◆ INSTRUCTIONS FOR THE TASK ◆
Begin with the line that contains "body_shell();", end with the line that contains "obj.matrix_world = Matrix.Identity(4)", and extract exactly that stretch of lines.

◆ INFORMATION PROVIDED ◆
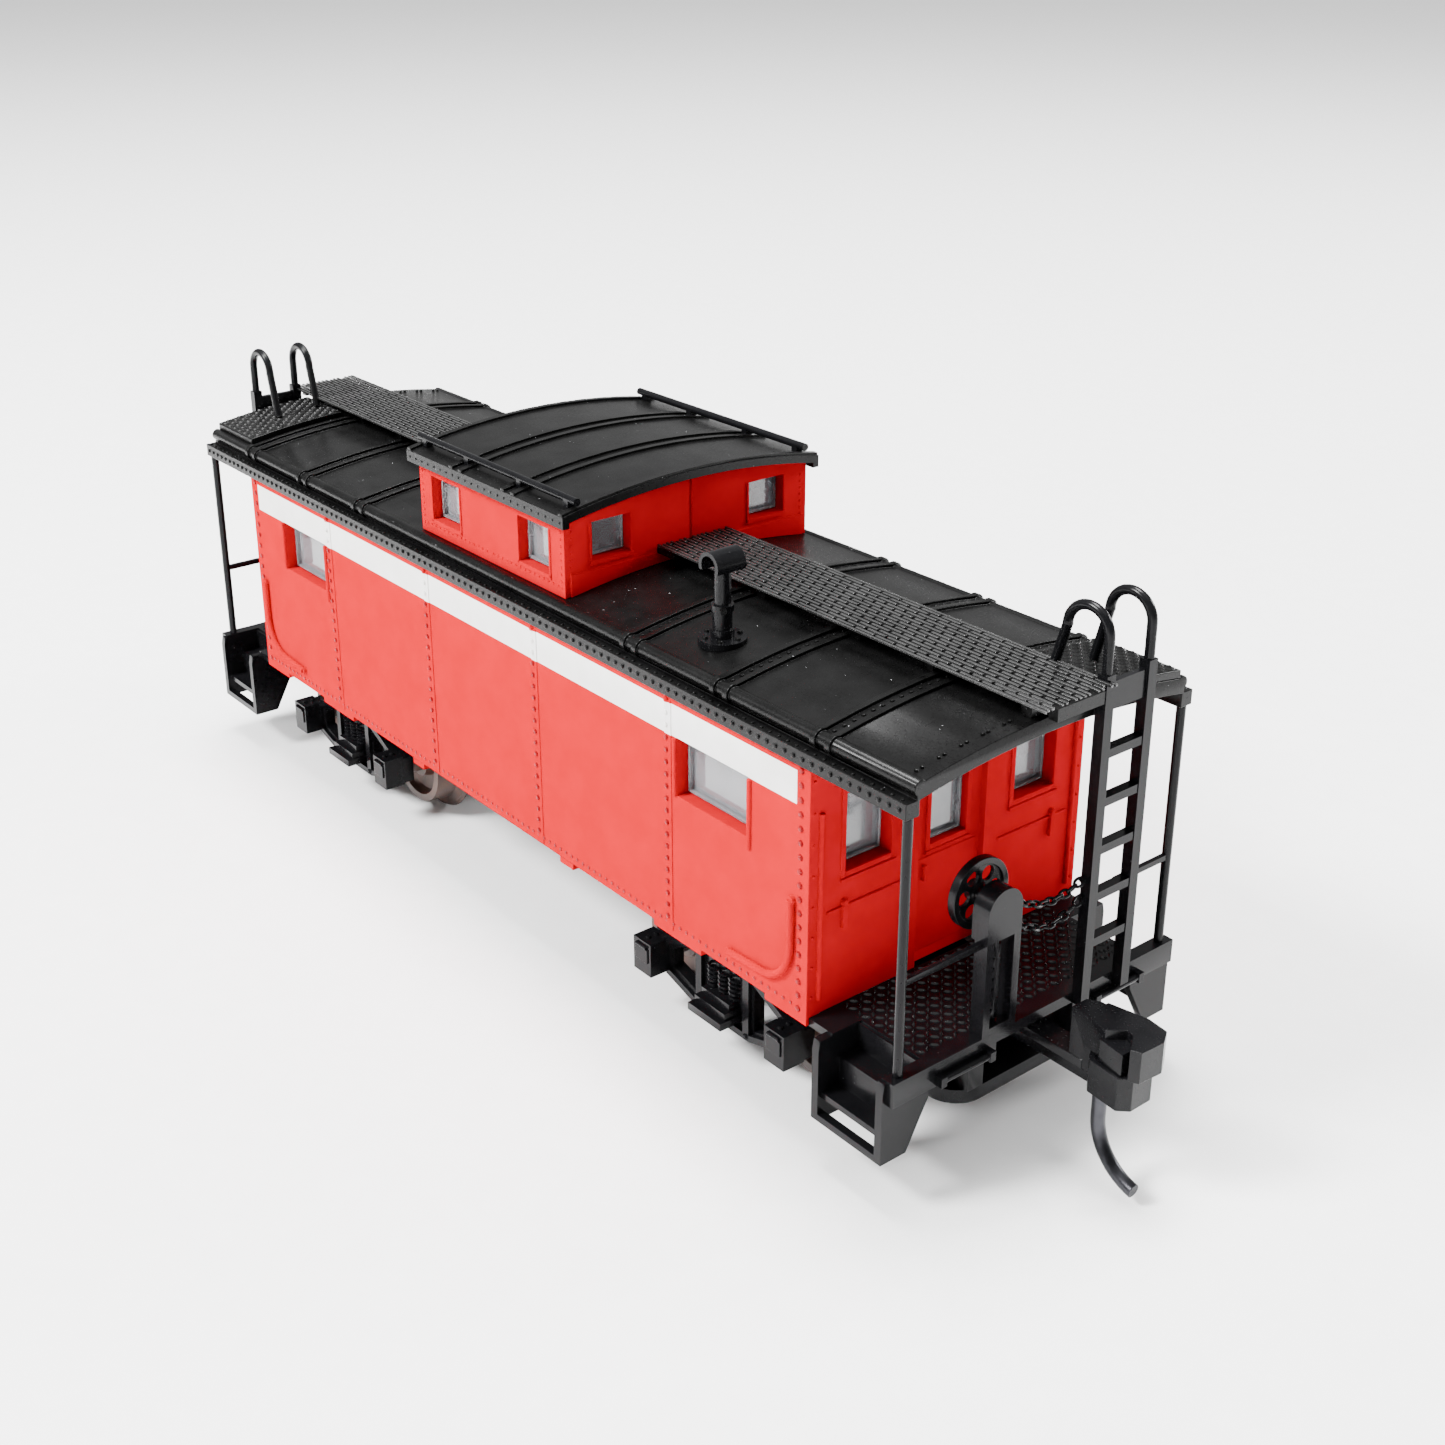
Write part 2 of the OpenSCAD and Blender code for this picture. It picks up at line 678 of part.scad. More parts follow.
// The truck frame: two side frames, the bolster between them and the arm to the coupler box.
module truck_frame() translate([truck_x, 0, 0]) {
    difference() {
        union() {
            both_sides() side_frame();
            across(-1.4, 1.4, 2 * side_in + eps, bolster_z[0], 5.45);
            cylinder(r = 2.0, h = bolster_z[1]);
        }
        cylinder(r = 2.1, h = bolster_z[0]);
        cylinder(r = kingpin_r + clear, h = 9);
        bearing_cups();
    }
    translate([-truck_x, 0, 0]) {
        across(truck_x + 1.4 - eps, box_x[0] + eps, 3.0, 4.7, 5.5);
        difference() {
            across(box_x[0], box_x[1], 2 * box_y, box_z[0], box_z[1]);
            across(box_x[0] + 0.5, box_x[1] + 1, 2 * box_y - 0.8, box_z[0] - 1, 5.75);
        }
        translate([post_x, 0, box_z[0]]) cylinder(r = post_r, h = 1.2);
    }
}

module truck_frame_a() color(black) truck_frame();
module truck_frame_b() color(black) far_end() truck_frame();

// One wheelset: two flanged wheels on a needle-pointed axle.
module wheel_profile() translate([0, wheel_back]) polygon([
    [axle_r - 0.1, 0], [tread_r + flange - 0.12, 0], [tread_r + flange, 0.2],
    [tread_r + flange - 0.12, 0.42], [tread_r + 0.04, 0.62], [tread_r - 0.06, 1.9],
    [tread_r - 0.5, 1.9], [tread_r - 0.7, 1.35], [axle_r + 0.5, 1.15],
    [axle_r + 0.35, 1.75], [axle_r - 0.1, 1.75]]);

module wheelset(x) translate([x, 0, axle_z]) rotate([-90, 0, 0]) {
    translate([0, 0, -tip_y]) cylinder(r = axle_r, h = 2 * tip_y);
    for (side = [0, 1]) mirror([0, 0, side]) {
        rotate_extrude($fn = 96) wheel_profile();
        translate([0, 0, tip_y - eps]) cylinder(r1 = tip_r[0], r2 = tip_r[1], h = tip_l + eps);
    }
}

module wheelset_a_outer() color(rust) wheelset(truck_x + axle_x);
module wheelset_a_inner() color(rust) wheelset(truck_x - axle_x);
module wheelset_b_outer() color(rust) far_end() wheelset(truck_x + axle_x);
module wheelset_b_inner() color(rust) far_end() wheelset(truck_x - axle_x);

module coupler_lid() {
    across(box_x[0], box_x[1], 2 * box_y, box_z[0] - 0.4, box_z[0]);
}

module coupler_lid_a() color(black) coupler_lid();
module coupler_lid_b() color(black) far_end() coupler_lid();

// ---- couplers: two halves that pivot on the same post like scissors ----

upper_z = [5.24, 5.68];
lower_z = [4.68, 5.18];

module half_shank(z, half, x_end)
    difference() {
        union() {
            translate([post_x, 0, z[0]]) cylinder(r = 1.15, h = z[1] - z[0]);
            across(post_x, x_end, 2 * half, z[0], z[1]);
        }
        translate([post_x, 0, 0]) cylinder(r = post_r + clear, h = 20);
    }

module extruded(z0, z1, points) translate([0, 0, z0]) linear_extrude(z1 - z0) polygon(points);

// Upper half: the head, with a throat cut into its left side.
head_seam = 6.42;

module coupler_head() {
    half_shank(upper_z, 0.6, 34.9);
    extruded(upper_z[0], head_top,
             [[34.1, -0.55], [35.3, -0.55], [35.3, 0.75], [34.7, 0.75], [34.1, 0.4]]);
    extruded(head_seam + 0.03, head_top, [[34.9, -0.55], [36.2, -0.8], [36.8, -0.1], [37.2, -0.25],
        [37.8, -1.15], [38.25, -0.95], [38.35, 0.4], [37.9, 1.15], [36.8, 1.3], [34.9, 0.9]]);
    extruded(head_seam + 0.03, head_top - 0.5, [[36.0, -0.9], [37.4, -1.1], [37.4, 0.2], [36.0, 0.2]]);
}

// Lower half: the knuckle, drilled for the trip pin.
pin_at = [36.0, -0.55];
pin_r = 0.33;

module coupler_knuckle()
    difference() {
        union() {
            half_shank(lower_z, 0.5, 35.6);
            extruded(head_bottom, head_seam - 0.03, [[35.4, -0.75], [35.7, -1.1], [37.4, -1.25],
                [37.85, -0.8], [37.85, 0.5], [37.3, 1.0], [35.4, 0.7]]);
        }
        translate([pin_at[0], pin_at[1], 0]) cylinder(r = pin_r, h = 20);
    }

// The trip pin: a bent steel wire that hangs from the lower half.
module trip_pin() {
    bend_r = 2.7;
    z_bend = 3.4;
    sweep = 80;
    translate([pin_at[0], pin_at[1], z_bend]) cylinder(r = pin_r, h = head_seam - 0.06 - z_bend);
    translate([pin_at[0] + bend_r, pin_at[1], z_bend]) rotate([90, 0, 0]) rotate([0, 0, 180])
        rotate_extrude(angle = sweep) translate([bend_r, 0]) circle(r = pin_r);
}

// Centring spring behind the pivot, its close-wound coils drawn as touching rings.
module coupler_spring()
    for (i = [0:3])
        translate([box_x[0] + 0.6 + 0.14 * i, 0, 5.15]) rotate([0, 90, 0])
            rotate_extrude() translate([0.24, 0]) circle(r = 0.08);

module coupler_head_a() color(black) coupler_head();
module coupler_head_b() color(black) far_end() coupler_head();
module coupler_knuckle_a() color(black) coupler_knuckle();
module coupler_knuckle_b() color(black) far_end() coupler_knuckle();
module trip_pin_a() color(steel) trip_pin();
module trip_pin_b() color(steel) far_end() trip_pin();
module coupler_spring_a() color(steel) coupler_spring();
module coupler_spring_b() color(steel) far_end() coupler_spring();

body_shell();
roof();
cupola_shell();
cupola_roof();
side_glazing_left();
side_glazing_right();
end_glazing_a();
end_glazing_b();
cupola_glazing();
running_board_a();
running_board_b();
corner_walk_a();
corner_walk_b();
cupola_rail_left();
cupola_rail_right();
smoke_jack();
floor_frame();
ballast_weight();
kingpin_a();
kingpin_b();
end_platform_a();
end_platform_b();
railing_a_left();
railing_a_right();
railing_b_left();
railing_b_right();
ladder_a();
ladder_b();
brake_stand_a();
brake_stand_b();
brake_wheel_a();
brake_wheel_b();
safety_chains_a();
safety_chains_b();
uncoupling_rods_a();
uncoupling_rods_b();
truck_frame_a();
truck_frame_b();
wheelset_a_outer();
wheelset_a_inner();
wheelset_b_outer();
wheelset_b_inner();
coupler_lid_a();
coupler_lid_b();
coupler_head_a();
coupler_head_b();
coupler_knuckle_a();
coupler_knuckle_b();
trip_pin_a();
trip_pin_b();
coupler_spring_a();
coupler_spring_b();
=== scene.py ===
"""Looks for a 1:160 model caboose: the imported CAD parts, softened edges, rivets, treads and paint."""

import json
import math
import random

import bmesh
import bpy
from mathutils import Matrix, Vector


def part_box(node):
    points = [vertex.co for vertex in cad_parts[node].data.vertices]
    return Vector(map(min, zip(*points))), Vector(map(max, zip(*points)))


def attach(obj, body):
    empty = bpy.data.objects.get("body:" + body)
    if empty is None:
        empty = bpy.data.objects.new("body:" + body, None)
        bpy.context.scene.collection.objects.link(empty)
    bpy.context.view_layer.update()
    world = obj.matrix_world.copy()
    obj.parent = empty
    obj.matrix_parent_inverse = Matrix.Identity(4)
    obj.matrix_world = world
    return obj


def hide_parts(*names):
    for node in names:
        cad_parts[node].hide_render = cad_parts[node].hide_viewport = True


MM = 0.001
ROOT = "car_body"
ENDS = {"a": 1, "b": -1}

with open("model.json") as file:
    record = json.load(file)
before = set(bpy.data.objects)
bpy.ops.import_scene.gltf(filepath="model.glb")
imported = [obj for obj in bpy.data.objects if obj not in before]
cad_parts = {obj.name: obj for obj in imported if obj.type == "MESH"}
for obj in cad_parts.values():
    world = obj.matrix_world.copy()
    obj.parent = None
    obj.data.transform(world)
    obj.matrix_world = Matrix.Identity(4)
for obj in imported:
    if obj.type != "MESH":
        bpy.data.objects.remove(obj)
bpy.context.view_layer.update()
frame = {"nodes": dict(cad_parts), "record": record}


def box_mm(node):
    """The low and high corners of a CAD node, in millimetres."""
    low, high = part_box(node)
    return low / MM, high / MM


BODY_HIGH = box_mm("body_shell")[1]
ROOF_HIGH = box_mm("roof")[1]
CUPOLA_HIGH = box_mm("cupola_shell")[1]
BOARD_LOW, BOARD_HIGH = box_mm("running_board_a")
WALK_LOW, WALK_HIGH = box_mm("corner_walk_a")
CUPOLA_ROOF_LOW, CUPOLA_ROOF_HIGH = box_mm("cupola_roof")
JACK_LOW, JACK_HIGH = box_mm("smoke_jack")

BODY_X, BODY_Y = BODY_HIGH.x, BODY_HIGH.y
ROOF_X, ROOF_Y = ROOF_HIGH.x, ROOF_HIGH.y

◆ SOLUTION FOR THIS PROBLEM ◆
body_shell();
roof();
cupola_shell();
cupola_roof();
side_glazing_left();
side_glazing_right();
end_glazing_a();
end_glazing_b();
cupola_glazing();
running_board_a();
running_board_b();
corner_walk_a();
corner_walk_b();
cupola_rail_left();
cupola_rail_right();
smoke_jack();
floor_frame();
ballast_weight();
kingpin_a();
kingpin_b();
end_platform_a();
end_platform_b();
railing_a_left();
railing_a_right();
railing_b_left();
railing_b_right();
ladder_a();
ladder_b();
brake_stand_a();
brake_stand_b();
brake_wheel_a();
brake_wheel_b();
safety_chains_a();
safety_chains_b();
uncoupling_rods_a();
uncoupling_rods_b();
truck_frame_a();
truck_frame_b();
wheelset_a_outer();
wheelset_a_inner();
wheelset_b_outer();
wheelset_b_inner();
coupler_lid_a();
coupler_lid_b();
coupler_head_a();
coupler_head_b();
coupler_knuckle_a();
coupler_knuckle_b();
trip_pin_a();
trip_pin_b();
coupler_spring_a();
coupler_spring_b();
=== scene.py ===
"""Looks for a 1:160 model caboose: the imported CAD parts, softened edges, rivets, treads and paint."""

import json
import math
import random

import bmesh
import bpy
from mathutils import Matrix, Vector


def part_box(node):
    points = [vertex.co for vertex in cad_parts[node].data.vertices]
    return Vector(map(min, zip(*points))), Vector(map(max, zip(*points)))


def attach(obj, body):
    empty = bpy.data.objects.get("body:" + body)
    if empty is None:
        empty = bpy.data.objects.new("body:" + body, None)
        bpy.context.scene.collection.objects.link(empty)
    bpy.context.view_layer.update()
    world = obj.matrix_world.copy()
    obj.parent = empty
    obj.matrix_parent_inverse = Matrix.Identity(4)
    obj.matrix_world = world
    return obj


def hide_parts(*names):
    for node in names:
        cad_parts[node].hide_render = cad_parts[node].hide_viewport = True


MM = 0.001
ROOT = "car_body"
ENDS = {"a": 1, "b": -1}

with open("model.json") as file:
    record = json.load(file)
before = set(bpy.data.objects)
bpy.ops.import_scene.gltf(filepath="model.glb")
imported = [obj for obj in bpy.data.objects if obj not in before]
cad_parts = {obj.name: obj for obj in imported if obj.type == "MESH"}
for obj in cad_parts.values():
    world = obj.matrix_world.copy()
    obj.parent = None
    obj.data.transform(world)
    obj.matrix_world = Matrix.Identity(4)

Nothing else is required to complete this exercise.